[INFORMATION SUPPLIED start]
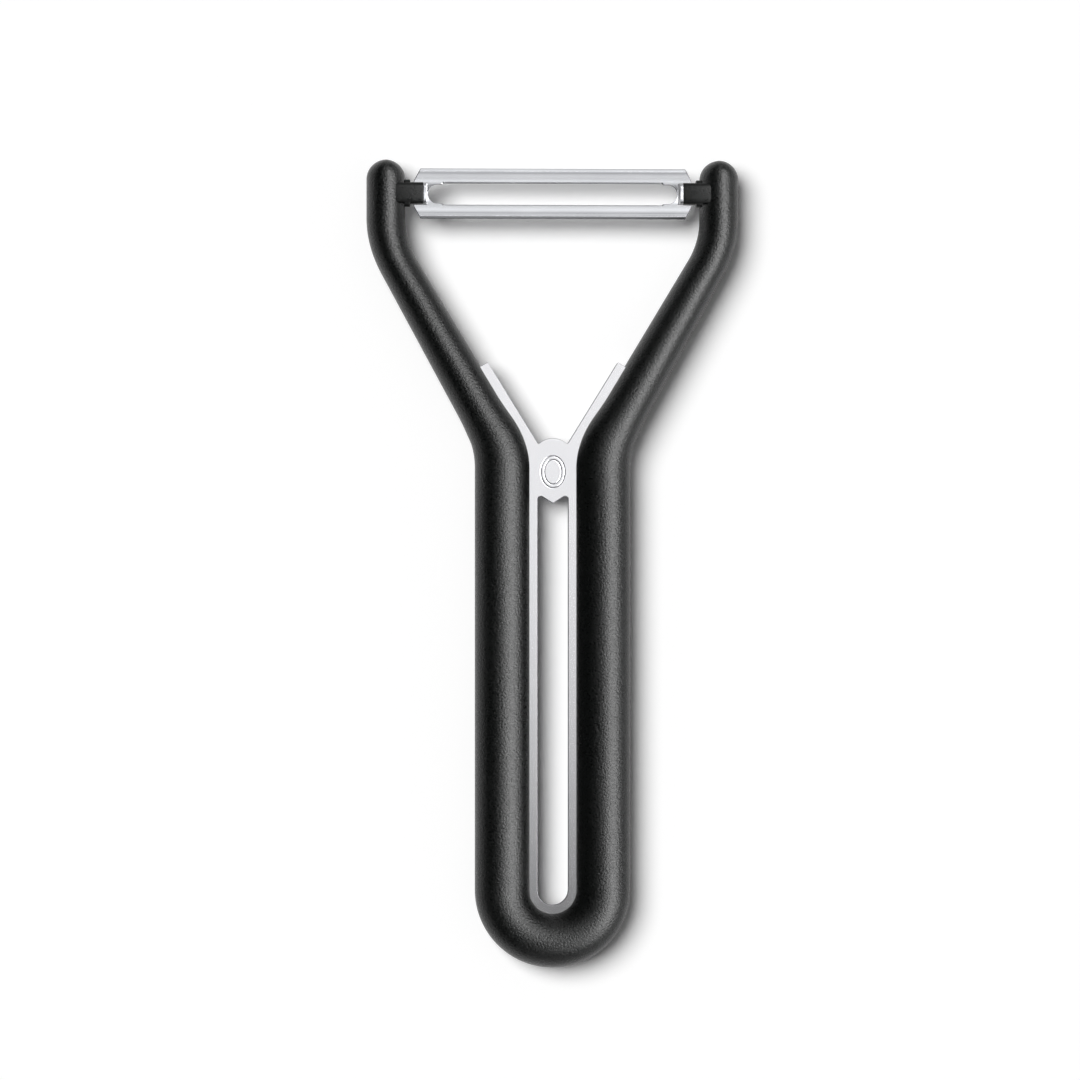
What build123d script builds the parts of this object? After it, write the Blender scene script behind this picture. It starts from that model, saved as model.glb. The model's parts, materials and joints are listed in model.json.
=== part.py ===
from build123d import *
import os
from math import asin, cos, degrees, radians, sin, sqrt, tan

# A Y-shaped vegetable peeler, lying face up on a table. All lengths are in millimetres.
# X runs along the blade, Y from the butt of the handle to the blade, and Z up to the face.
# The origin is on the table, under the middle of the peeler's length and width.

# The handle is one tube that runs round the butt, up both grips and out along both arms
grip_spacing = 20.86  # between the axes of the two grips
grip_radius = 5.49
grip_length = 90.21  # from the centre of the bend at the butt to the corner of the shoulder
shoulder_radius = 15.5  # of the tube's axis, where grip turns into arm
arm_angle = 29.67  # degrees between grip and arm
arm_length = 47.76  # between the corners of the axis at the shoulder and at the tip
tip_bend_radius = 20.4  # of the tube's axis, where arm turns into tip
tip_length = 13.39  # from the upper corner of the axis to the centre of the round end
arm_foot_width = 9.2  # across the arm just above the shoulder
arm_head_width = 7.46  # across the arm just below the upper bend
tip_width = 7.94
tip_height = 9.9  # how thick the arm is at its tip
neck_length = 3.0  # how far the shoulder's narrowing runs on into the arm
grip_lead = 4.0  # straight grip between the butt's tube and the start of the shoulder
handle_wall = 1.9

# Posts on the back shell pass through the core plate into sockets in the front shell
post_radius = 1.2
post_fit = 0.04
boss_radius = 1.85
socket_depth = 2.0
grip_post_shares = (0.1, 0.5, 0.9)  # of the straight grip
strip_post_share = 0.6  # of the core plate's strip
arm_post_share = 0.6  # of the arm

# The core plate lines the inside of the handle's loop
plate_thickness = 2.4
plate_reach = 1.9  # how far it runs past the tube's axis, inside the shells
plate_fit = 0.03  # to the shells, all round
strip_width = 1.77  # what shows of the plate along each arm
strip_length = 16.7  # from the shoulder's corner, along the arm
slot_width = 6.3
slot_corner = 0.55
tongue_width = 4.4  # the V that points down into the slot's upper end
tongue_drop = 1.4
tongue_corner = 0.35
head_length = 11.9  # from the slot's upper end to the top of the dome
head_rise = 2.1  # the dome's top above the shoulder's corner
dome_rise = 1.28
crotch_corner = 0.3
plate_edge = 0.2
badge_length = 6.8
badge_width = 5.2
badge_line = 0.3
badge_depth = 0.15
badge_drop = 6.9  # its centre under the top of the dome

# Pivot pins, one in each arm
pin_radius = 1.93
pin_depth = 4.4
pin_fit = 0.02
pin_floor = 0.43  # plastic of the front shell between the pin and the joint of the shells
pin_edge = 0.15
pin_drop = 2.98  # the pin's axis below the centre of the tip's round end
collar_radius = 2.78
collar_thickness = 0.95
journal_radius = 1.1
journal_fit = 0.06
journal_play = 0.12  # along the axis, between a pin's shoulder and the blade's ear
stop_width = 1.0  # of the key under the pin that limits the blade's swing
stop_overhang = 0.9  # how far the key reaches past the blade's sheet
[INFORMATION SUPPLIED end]
WHAT IS ASKED: Show all lines above holding "that".

TASK RESULT:
What build123d script builds the parts of this object? After it, write the Blender scene script behind this picture. It starts from that model, saved as model.glb. The model's parts, materials and joints are listed in model.json.
# The handle is one tube that runs round the butt, up both grips and out along both arms
tongue_width = 4.4  # the V that points down into the slot's upper end
stop_width = 1.0  # of the key under the pin that limits the blade's swing